Return every line of the material exactly.

** Start **

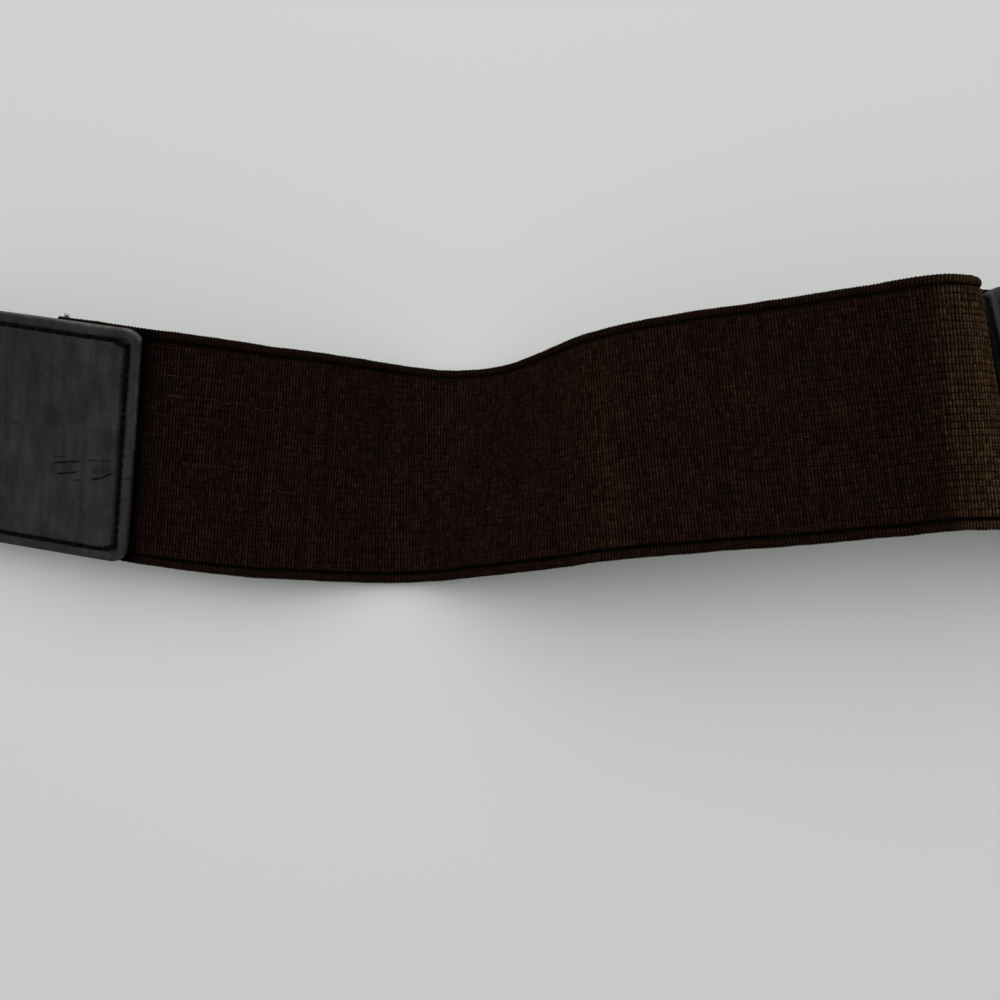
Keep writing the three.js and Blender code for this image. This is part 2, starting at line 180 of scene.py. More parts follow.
class BeltLine:
    """A uniform cubic B-spline through the places, read by length along it."""

    SAMPLES = 8001

    def __init__(self, places):
        spans = len(places) - 3
        t = np.linspace(0, spans, self.SAMPLES)
        span = np.minimum(t.astype(int), spans - 1)
        f = t - span
        weights = ((1 - f) ** 3, 3 * f ** 3 - 6 * f ** 2 + 4, -3 * f ** 3 + 3 * f ** 2 + 3 * f + 1, f ** 3)
        values = sum(w[:, None] * places[span + i] for i, w in enumerate(weights)) / 6
        self.points = values[:, :3]
        self.leans = values[:, 3]
        steps = np.linalg.norm(np.diff(self.points, axis=0), axis=1)
        self.lengths = np.concatenate([[0], np.cumsum(steps)])
        self.length = self.lengths[-1]
        self.tangents = unit(np.gradient(self.points, self.lengths, axis=0))

    def length_at_x(self, x):
        return float(np.interp(x, self.points[:, 0], self.lengths))

    def frames(self, length):
        """Origin, across and up at lengths along the line. Past its ends the belt is straight."""
        inside = np.clip(length, 0, self.length)
        along = unit(columns(inside, self.lengths, self.tangents))
        lean = np.interp(inside, self.lengths, self.leans)[:, None]
        level = unit(np.cross(UP, along))
        across = level * np.cos(lean) + np.cross(along, level) * np.sin(lean)
        up = np.cross(along, across)
        origin = columns(inside, self.lengths, self.points) + along * (length - inside)[:, None]
        return origin, across, up


def unit(vectors):
    return vectors / np.linalg.norm(vectors, axis=-1, keepdims=True)


def columns(x, xs, table):
    return np.stack([np.interp(x, xs, table[:, i]) for i in range(table.shape[1])], axis=1)


line = BeltLine(belt_places())
left_edge = line.length_at_x(0)
right_edge = line.length_at_x(ELASTIC_RUN)


def belt_shift():
    """From the line's own frame to the row frame: both hold the elastic panel's middle."""
    lengths = np.linspace(left_edge - SEWN_OVERLAP, right_edge + SEWN_OVERLAP, 400)
    origin, across, up = line.frames(lengths)
    half = ELASTIC_WIDTH / 2
    corners = np.concatenate([origin + side * half * across - ELASTIC_THICKNESS / 2 * up for side in (-1, 1)])
    low, high = (np.array(corner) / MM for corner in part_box("elastic_panel"))
    shift = (low + high) / 2 - (corners.min(0) + corners.max(0)) / 2
    shift[2] = 0
    return shift


SHIFT = belt_shift()


# Camera, floor and light

def to_world(point):
    return (np.asarray(point, float) + SHIFT) * MM


def add_camera():
    camera = bpy.data.objects.new("camera", bpy.data.cameras.new("camera"))
    bpy.context.scene.collection.objects.link(camera)
    back = np.array([0, -math.sin(CAMERA_TILT), math.cos(CAMERA_TILT)]) * CAMERA_DISTANCE
    camera.location = to_world(np.array(CAMERA_AIM) + back)
    camera.rotation_euler = (CAMERA_TILT, 0, 0)
    camera.data.sensor_width = SENSOR
    camera.data.lens = SENSOR * FOCAL_SHARE
    camera.data.clip_start = 0.01
    bpy.context.scene.camera = camera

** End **

Result for this exercise.
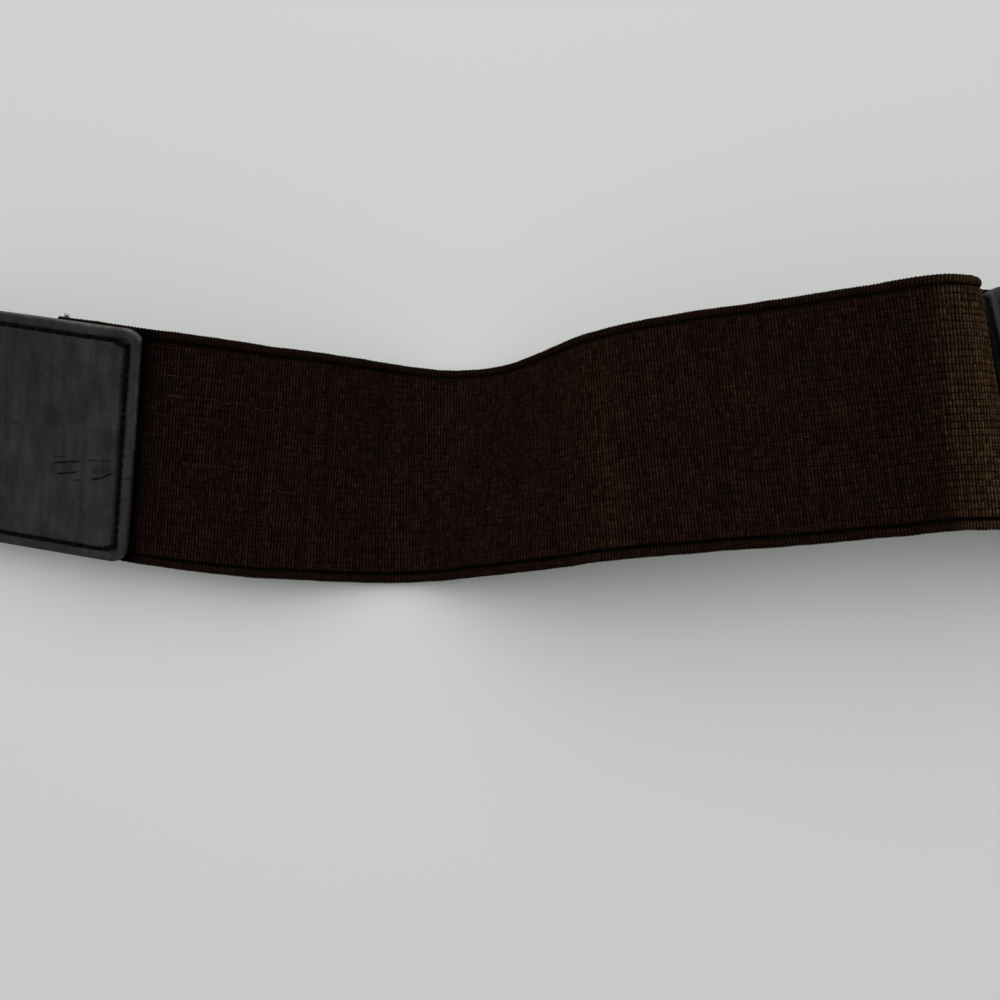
Keep writing the three.js and Blender code for this image. This is part 2, starting at line 180 of scene.py. More parts follow.
class BeltLine:
    """A uniform cubic B-spline through the places, read by length along it."""

    SAMPLES = 8001

    def __init__(self, places):
        spans = len(places) - 3
        t = np.linspace(0, spans, self.SAMPLES)
        span = np.minimum(t.astype(int), spans - 1)
        f = t - span
        weights = ((1 - f) ** 3, 3 * f ** 3 - 6 * f ** 2 + 4, -3 * f ** 3 + 3 * f ** 2 + 3 * f + 1, f ** 3)
        values = sum(w[:, None] * places[span + i] for i, w in enumerate(weights)) / 6
        self.points = values[:, :3]
        self.leans = values[:, 3]
        steps = np.linalg.norm(np.diff(self.points, axis=0), axis=1)
        self.lengths = np.concatenate([[0], np.cumsum(steps)])
        self.length = self.lengths[-1]
        self.tangents = unit(np.gradient(self.points, self.lengths, axis=0))

    def length_at_x(self, x):
        return float(np.interp(x, self.points[:, 0], self.lengths))

    def frames(self, length):
        """Origin, across and up at lengths along the line. Past its ends the belt is straight."""
        inside = np.clip(length, 0, self.length)
        along = unit(columns(inside, self.lengths, self.tangents))
        lean = np.interp(inside, self.lengths, self.leans)[:, None]
        level = unit(np.cross(UP, along))
        across = level * np.cos(lean) + np.cross(along, level) * np.sin(lean)
        up = np.cross(along, across)
        origin = columns(inside, self.lengths, self.points) + along * (length - inside)[:, None]
        return origin, across, up


def unit(vectors):
    return vectors / np.linalg.norm(vectors, axis=-1, keepdims=True)


def columns(x, xs, table):
    return np.stack([np.interp(x, xs, table[:, i]) for i in range(table.shape[1])], axis=1)


line = BeltLine(belt_places())
left_edge = line.length_at_x(0)
right_edge = line.length_at_x(ELASTIC_RUN)


def belt_shift():
    """From the line's own frame to the row frame: both hold the elastic panel's middle."""
    lengths = np.linspace(left_edge - SEWN_OVERLAP, right_edge + SEWN_OVERLAP, 400)
    origin, across, up = line.frames(lengths)
    half = ELASTIC_WIDTH / 2
    corners = np.concatenate([origin + side * half * across - ELASTIC_THICKNESS / 2 * up for side in (-1, 1)])
    low, high = (np.array(corner) / MM for corner in part_box("elastic_panel"))
    shift = (low + high) / 2 - (corners.min(0) + corners.max(0)) / 2
    shift[2] = 0
    return shift


SHIFT = belt_shift()


# Camera, floor and light

def to_world(point):
    return (np.asarray(point, float) + SHIFT) * MM


def add_camera():
    camera = bpy.data.objects.new("camera", bpy.data.cameras.new("camera"))
    bpy.context.scene.collection.objects.link(camera)
    back = np.array([0, -math.sin(CAMERA_TILT), math.cos(CAMERA_TILT)]) * CAMERA_DISTANCE
    camera.location = to_world(np.array(CAMERA_AIM) + back)
    camera.rotation_euler = (CAMERA_TILT, 0, 0)
    camera.data.sensor_width = SENSOR
    camera.data.lens = SENSOR * FOCAL_SHARE
    camera.data.clip_start = 0.01
    bpy.context.scene.camera = camera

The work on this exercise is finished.